↓
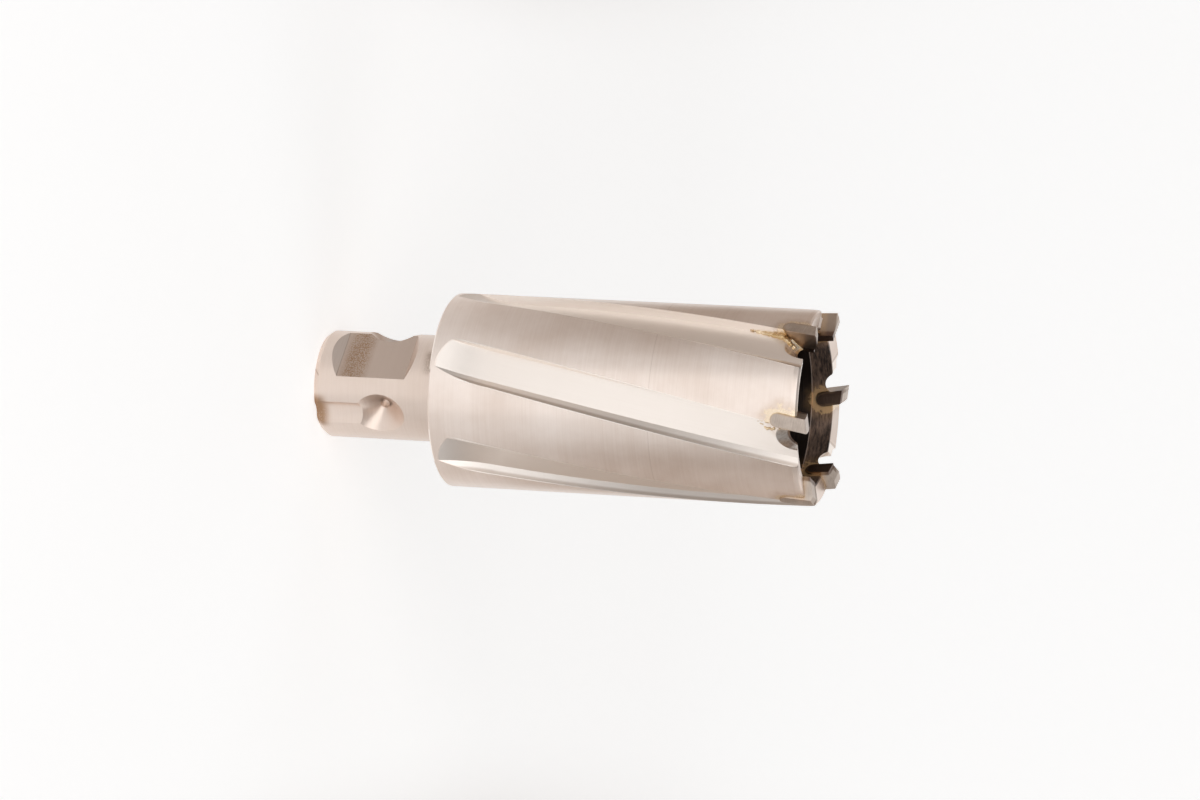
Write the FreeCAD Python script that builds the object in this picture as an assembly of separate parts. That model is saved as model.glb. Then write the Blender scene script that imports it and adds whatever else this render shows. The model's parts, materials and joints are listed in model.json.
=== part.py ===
import FreeCAD, Part
import math
import os

from FreeCAD import Vector

# Carbide-tipped annular cutter, standing on the end of its shank with the teeth up.
# The origin is the centre of the shank's end face and +Z runs up the axis. Millimetres.

# shank, standard 3/4 inch
shank_radius = 9.525
shank_length = 23.8
shank_chamfer_radial = 0.7
shank_chamfer_axial = 1.0

# cup
tooth_count = 6
cutting_diameter = 35.0
side_clearance = 0.275
body_radius = cutting_diameter / 2 - side_clearance
body_length = 66.12
shoulder_chamfer = 0.35
rim_taper_radial = 0.1
rim_taper_axial = 1.1
rim_edge = 0.25
rim_dish = 0.6
rim_z = shank_length + body_length

# slug cavity and pilot bore
tip_inner_radius = 13.3
slug_clearance = 0.2
cavity_radius = tip_inner_radius + slug_clearance
cavity_depth = 55.0
cavity_corner = 1.0
rim_recess_radius = cavity_radius + 0.2
rim_recess_depth = 4.3
bore_radius = 4.0
bore_chamfer = 0.6

# helical flutes: a wall on the rake side, a flat floor and a sloping wall behind it
helix_angle = 12.0
helix_lead = 2 * math.pi * body_radius / math.tan(math.radians(helix_angle))
twist = 360.0 / helix_lead
flute_wall_at_rim = -77.12
flute_depth = 1.55
flute_floor_angle = 20.15
flute_corner_radius = body_radius - 1.325
flute_width_angle = 24.1
runout_height = 12.0
runout_cutter_radius = 38.0
runout_cutter_sweep = 30.0

# carbide tips
tip_thickness = 2.4
tip_protrusion = 1.9
low_tip_step = 0.25
tip_seated_length = 4.28
tip_lean = 10.0
tip_seat_tilt = 15.0
rake_angle_at_rim = -76.1
tip_margin = 1.1
tip_side_relief = 8.0
tip_end_clearance = 8.0

# braze
braze_gap = 0.15

# gullets, cut at a slant so that the chip is led out into the flute
gullet_radius = 2.5
gullet_centre = 1.35
gullet_slant = 48.0
gullet_floor_radius = 15.7
gullet_depth = 4.15

# side-lock flats
flat_angles = (-131.0, 139.0)
flat_depth = 1.58
flat_bottom_z = 4.3
flat_top_z = 16.9

# ball sockets of the quick-change chuck
socket_first_angle = -56.5
socket_count = 3
socket_z = shank_length - 11.65
socket_mouth_radius = 4.66
socket_pilot_radius = 0.85
socket_pilot_depth = 0.95
groove_half_width = 2.15
groove_depth = 1.2

over = 2.0

os.makedirs("parts", exist_ok=True)


def radial(angle):
    return Vector(math.cos(math.radians(angle)), math.sin(math.radians(angle)), 0)


def tangent(angle):
    return Vector(-math.sin(math.radians(angle)), math.cos(math.radians(angle)), 0)


def solid_from(points, direction):
    face = Part.Face(Part.makePolygon(points + [points[0]]))
    return face.extrude(direction)


def turned_blank():
    roof_z = rim_z - cavity_depth
    profile = [
        (bore_radius + bore_chamfer, 0),
        (shank_radius - shank_chamfer_radial, 0),
        (shank_radius, shank_chamfer_axial),
        (shank_radius, shank_length),
        (body_radius - shoulder_chamfer, shank_length),
        (body_radius, shank_length + shoulder_chamfer),
        (body_radius, rim_z - rim_taper_axial),
        (body_radius - rim_taper_radial, rim_z - rim_edge),
        (body_radius - rim_taper_radial - rim_edge, rim_z),
        (rim_recess_radius, rim_z - rim_dish),
        (rim_recess_radius, rim_z - rim_recess_depth),
        (cavity_radius, rim_z - rim_recess_depth),
        (cavity_radius, roof_z + cavity_corner),
        (cavity_radius - cavity_corner, roof_z),
        (bore_radius + bore_chamfer, roof_z),
        (bore_radius, roof_z - bore_chamfer),
        (bore_radius, bore_chamfer),
    ]
    points = [Vector(r, 0, z) for r, z in profile]
    face = Part.Face(Part.makePolygon(points + [points[0]]))
    return face.revolve(Vector(0, 0, 0), Vector(0, 0, 1), 360)


def climbed(corner, z):
    # a corner of the flute's section, drawn at height 0, carried up the helix
    turned = corner + Vector(0, 0, z)
    angle = math.radians(z * twist)
    turned.x = corner.x * math.cos(angle) - corner.y * math.sin(angle)
    turned.y = corner.x * math.sin(angle) + corner.y * math.cos(angle)
    return turned


def flute_section():
    # the rake-side wall is on +X; then the floor, the sloping wall and the room outside the cup
    floor_start = Vector(body_radius - flute_depth, 0, 0)
    floor_end = radial(flute_floor_angle) * flute_corner_radius
    lip = radial(flute_width_angle) * body_radius
    outside = lip + (lip - floor_end) * 2
    return [
        floor_start,
        floor_end,
        outside,
        Vector(body_radius + over, outside.y, 0),
        Vector(body_radius + over, 0, 0),
    ]


def flute_tool():
    # towards the shoulder the flute ends in the imprint of the milling cutter, which stood square
    # to the helix and had the flute's section as its edge
    section = flute_section()
    contact = climbed((section[0] + section[1]) * 0.5, shank_length + runout_height)
    floor = climbed(section[1], contact.z) - climbed(section[0], contact.z)
    along = Vector(-contact.y, contact.x, 0) * math.radians(twist) + Vector(0, 0, 1)
    along.normalize()
    out = floor.cross(along).normalize()
    across = along.cross(out)

    corners = []
    for corner in section:
        z = contact.z
        for step in range(6):
            z -= (climbed(corner, z) - contact).dot(along)
        corners.append(climbed(corner, z))
    edge = Part.makePolygon(corners + [corners[0]])
    wheel_centre = contact + out * runout_cutter_radius
    imprint = Part.Face(edge).revolve(wheel_centre, across, -runout_cutter_sweep)

    length = rim_z + 2 * over - contact.z
    guide = Part.makeHelix(helix_lead, length, body_radius)
    guide.translate(Vector(0, 0, contact.z))
    spine = Part.makeLine(Vector(0, 0, contact.z), Vector(0, 0, contact.z + length))
    sweep = Part.BRepOffsetAPI.MakePipeShell(Part.Wire([spine]))
    sweep.setAuxiliarySpine(Part.Wire(guide.Edges), True, 0)
    sweep.add(edge)
    sweep.build()
    sweep.makeSolid()
    tool = sweep.shape().fuse(imprint)
    tool.rotate(Vector(0, 0, 0), Vector(0, 0, 1), flute_wall_at_rim - rim_z * twist)
    return tool


class ToothFrame:
    # the rake plane of one tooth: "up" follows the tip, "back" goes into the land behind it
    def __init__(self):
        lean = math.radians(tip_lean)
        self.out = radial(rake_angle_at_rim)
        self.side = tangent(rake_angle_at_rim)
        self.up = Vector(0, 0, math.cos(lean)) + self.side * math.sin(lean)
        self.back = Vector(0, 0, math.sin(lean)) - self.side * math.cos(lean)
        self.origin = Vector(0, 0, rim_z)

    def at(self, back, up, out=0.0):
        return self.origin + self.back * back + self.up * up + self.out * out


def pocket(frame, clearance):
    # U shape with a round bottom, run through the wall and lower at the outside than at the inside
    tilt = math.radians(tip_seat_tilt)
    through = frame.out * math.cos(tilt) - frame.up * math.sin(tilt)
    rise = frame.up * math.cos(tilt) + frame.out * math.sin(tilt)
    middle = (cutting_diameter / 2 + tip_inner_radius) / 2
    radius = tip_thickness / 2 + clearance
    centre = frame.at(tip_thickness / 2, -tip_seated_length, middle) + rise * tip_thickness / 2
    top = rise * (tip_seated_length + 2 * over)
    edges = [
        Part.makeLine(centre - frame.back * radius + top, centre - frame.back * radius),
        Part.Arc(centre - frame.back * radius, centre - rise * radius, centre + frame.back * radius).toShape(),
        Part.makeLine(centre + frame.back * radius, centre + frame.back * radius + top),
        Part.makeLine(centre + frame.back * radius + top, centre - frame.back * radius + top),
    ]
    outline = Part.Face(Part.Wire(edges))
    outline.translate(through * -2 * over)
    return outline.extrude(through * 4 * over)


def ring(inner, outer, bottom, top):
    tube = Part.makeCylinder(outer, top - bottom, Vector(0, 0, bottom))
    return tube.cut(Part.makeCylinder(inner, top - bottom, Vector(0, 0, bottom)))


def end_grinds():
    # end edges of three teeth in turn: depth in from the rim of the cut, and height from the highest point
    width = cutting_diameter / 2 - tip_inner_radius
    level = [(0, -0.1), (0.35, 0), (0.5 * width, -0.1), (width, -0.45)]
    pointed = [(0, -0.38), (0.95, 0), (width, -0.8)]
    stepped = [(0, -0.15), (0.5, 0), (0.5 * width, -0.05), (0.87 * width, -0.8), (width, -0.8)]
    return [level, pointed, stepped]


def carbide_tip(frame, grind, protrusion):
    tip_radius = cutting_diameter / 2
    blank = pocket(frame, 0)
    blank = blank.common(ring(tip_inner_radius, tip_radius, rim_z - 4 * over, rim_z + 4 * over))

    # side relief behind the narrow margin along the rake edge
    relief = math.radians(tip_side_relief)
    start = frame.at(tip_margin, 0, tip_radius)
    slope = frame.back * math.cos(relief) - frame.out * math.sin(relief)
    low = start - frame.up * 4 * over
    wedge = solid_from(
        [low, low + slope * 3 * over, low + slope * 3 * over + frame.out * over, low + frame.out * over],
        frame.up * 8 * over,
    )
    blank = blank.cut(wedge)

    # end edge, falling away behind the rake face
    top = frame.at(0, protrusion / math.cos(math.radians(tip_lean)))
    clearance = math.radians(tip_end_clearance)
    fall = frame.side * -math.cos(clearance) - Vector(0, 0, math.sin(clearance))
    edge = [(tip_radius - depth, rise) for depth, rise in grind]
    edge = [(tip_radius + over, edge[0][1])] + edge + [(tip_inner_radius - over, edge[-1][1])]
    edge = edge + [(tip_inner_radius - over, 3 * over), (tip_radius + over, 3 * over)]
    points = [top + frame.out * r + Vector(0, 0, rise) - fall * over for r, rise in edge]
    return blank.cut(solid_from(points, fall * 4 * over))


def gullet_tool(frame):
    # a round-ended slot in front of the rake face, its floor sloping out towards the shank
    slant = math.radians(gullet_slant)
    axis = frame.out * math.cos(slant) - Vector(0, 0, math.sin(slant))
    rise = frame.out * math.sin(slant) + Vector(0, 0, math.cos(slant))
    bottom = Vector(0, 0, rim_z - gullet_depth) + frame.out * gullet_floor_radius
    centre = bottom + frame.side * gullet_centre + rise * gullet_radius - axis * 5 * over
    length = axis * 10 * over
    slot = Part.makeCylinder(gullet_radius, 10 * over, centre, axis)
    low = centre - frame.side * gullet_radius
    high = centre + frame.side * gullet_radius
    slot = slot.fuse(solid_from([low, high, high + rise * 6 * over, low + rise * 6 * over], length))
    ahead = frame.at(0, -6 * over, cavity_radius - over)
    room = solid_from(
        [
            ahead,
            ahead - frame.back * 6 * over,
            ahead - frame.back * 6 * over + frame.up * 12 * over,
            ahead + frame.up * 12 * over,
        ],
        frame.out * (body_radius - cavity_radius + 3 * over),
    )
    return slot.common(room)


def flat_tool(angle):
    floor = shank_radius - flat_depth
    profile = [
        (floor, flat_bottom_z),
        (floor, flat_top_z),
        (floor + over, flat_top_z + over),
        (floor + over, flat_bottom_z - over),
    ]
    points = [radial(angle) * r + Vector(0, 0, z) - tangent(angle) * shank_radius for r, z in profile]
    return solid_from(points, tangent(angle) * 2 * shank_radius)


def socket_tool(angle):
    # right-angled cone with the small hole of its centre drill at the bottom
    out = radial(angle)
    apex = out * (shank_radius - socket_mouth_radius) + Vector(0, 0, socket_z)
    depth = socket_mouth_radius + over
    cone = Part.makeCone(0, depth, depth, apex, out)
    hole_bottom = apex + out * (socket_pilot_radius - socket_pilot_depth)
    return cone.fuse(Part.makeCylinder(socket_pilot_radius, socket_mouth_radius, hole_bottom, out))


def groove_tool(angle):
    # round-bottomed lead-in from the shank's end to the first socket
    sagitta = groove_depth - (shank_radius - math.sqrt(shank_radius ** 2 - groove_half_width ** 2))
    radius = (groove_half_width ** 2 + sagitta ** 2) / (2 * sagitta)
    centre = radial(angle) * (shank_radius - groove_depth + radius) - Vector(0, 0, over)
    return Part.makeCylinder(radius, socket_z + over, centre, Vector(0, 0, 1))


def spun(shape, index):
    copy = shape.copy()
    copy.rotate(Vector(0, 0, 0), Vector(0, 0, 1), 360.0 / tooth_count * index)
    return copy


def save(shape, name):
    solids = shape.Solids
    print(name, "solids", len(solids), "valid", solids[0].isValid(), "volume", round(shape.Volume, 3))
    solids[0].exportStep("parts/" + name + ".step")


frame = ToothFrame()
flute = flute_tool()
seat = pocket(frame, braze_gap)
gullet = gullet_tool(frame)
grinds = end_grinds()

blank = turned_blank()
unseated = blank.cut([spun(flute, i) for i in range(tooth_count)])
unseated = unseated.cut([spun(gullet, i) for i in range(tooth_count)])
unseated = unseated.cut([flat_tool(angle) for angle in flat_angles])
sockets = [socket_tool(socket_first_angle + 360.0 / socket_count * i) for i in range(socket_count)]
unseated = unseated.cut(sockets)
unseated = unseated.cut(groove_tool(socket_first_angle))
body = unseated.cut([spun(seat, i) for i in range(tooth_count)])
save(body, "cutter_body")

for i in range(tooth_count):
    protrusion = tip_protrusion - low_tip_step * (i % 2)
    tip = spun(carbide_tip(frame, grinds[i % len(grinds)], protrusion), i)
    save(tip, "carbide_tip_%d" % (i + 1))
    braze = unseated.common(spun(seat, i)).cut(tip)
    save(braze, "braze_joint_%d" % (i + 1))
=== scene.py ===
import json
import math

import bpy
from mathutils import Matrix, Vector


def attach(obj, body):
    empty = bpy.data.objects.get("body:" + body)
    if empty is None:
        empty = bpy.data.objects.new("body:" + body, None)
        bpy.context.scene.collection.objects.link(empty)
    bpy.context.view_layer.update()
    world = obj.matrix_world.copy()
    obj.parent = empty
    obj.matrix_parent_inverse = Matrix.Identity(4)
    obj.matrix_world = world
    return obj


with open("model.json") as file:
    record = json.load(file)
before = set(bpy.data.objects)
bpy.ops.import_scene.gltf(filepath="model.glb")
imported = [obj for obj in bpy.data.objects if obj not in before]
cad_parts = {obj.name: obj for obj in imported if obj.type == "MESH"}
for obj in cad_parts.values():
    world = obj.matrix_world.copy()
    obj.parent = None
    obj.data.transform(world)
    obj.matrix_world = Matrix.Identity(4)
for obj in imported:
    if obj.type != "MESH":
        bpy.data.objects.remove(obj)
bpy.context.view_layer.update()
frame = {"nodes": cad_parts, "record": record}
bpy.ops.object.select_all(action="DESELECT")
print("stage: frame loaded")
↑
- Task goal: From the line that contains "frame = ToothFrame()" down to the last line of the listing above, repeat each line exactly, and include nothing else.

- Answer for the task:
frame = ToothFrame()
flute = flute_tool()
seat = pocket(frame, braze_gap)
gullet = gullet_tool(frame)
grinds = end_grinds()

blank = turned_blank()
unseated = blank.cut([spun(flute, i) for i in range(tooth_count)])
unseated = unseated.cut([spun(gullet, i) for i in range(tooth_count)])
unseated = unseated.cut([flat_tool(angle) for angle in flat_angles])
sockets = [socket_tool(socket_first_angle + 360.0 / socket_count * i) for i in range(socket_count)]
unseated = unseated.cut(sockets)
unseated = unseated.cut(groove_tool(socket_first_angle))
body = unseated.cut([spun(seat, i) for i in range(tooth_count)])
save(body, "cutter_body")

for i in range(tooth_count):
    protrusion = tip_protrusion - low_tip_step * (i % 2)
    tip = spun(carbide_tip(frame, grinds[i % len(grinds)], protrusion), i)
    save(tip, "carbide_tip_%d" % (i + 1))
    braze = unseated.common(spun(seat, i)).cut(tip)
    save(braze, "braze_joint_%d" % (i + 1))
=== scene.py ===
import json
import math

import bpy
from mathutils import Matrix, Vector


def attach(obj, body):
    empty = bpy.data.objects.get("body:" + body)
    if empty is None:
        empty = bpy.data.objects.new("body:" + body, None)
        bpy.context.scene.collection.objects.link(empty)
    bpy.context.view_layer.update()
    world = obj.matrix_world.copy()
    obj.parent = empty
    obj.matrix_parent_inverse = Matrix.Identity(4)
    obj.matrix_world = world
    return obj


with open("model.json") as file:
    record = json.load(file)
before = set(bpy.data.objects)
bpy.ops.import_scene.gltf(filepath="model.glb")
imported = [obj for obj in bpy.data.objects if obj not in before]
cad_parts = {obj.name: obj for obj in imported if obj.type == "MESH"}
for obj in cad_parts.values():
    world = obj.matrix_world.copy()
    obj.parent = None
    obj.data.transform(world)
    obj.matrix_world = Matrix.Identity(4)
for obj in imported:
    if obj.type != "MESH":
        bpy.data.objects.remove(obj)
bpy.context.view_layer.update()
frame = {"nodes": cad_parts, "record": record}
bpy.ops.object.select_all(action="DESELECT")
print("stage: frame loaded")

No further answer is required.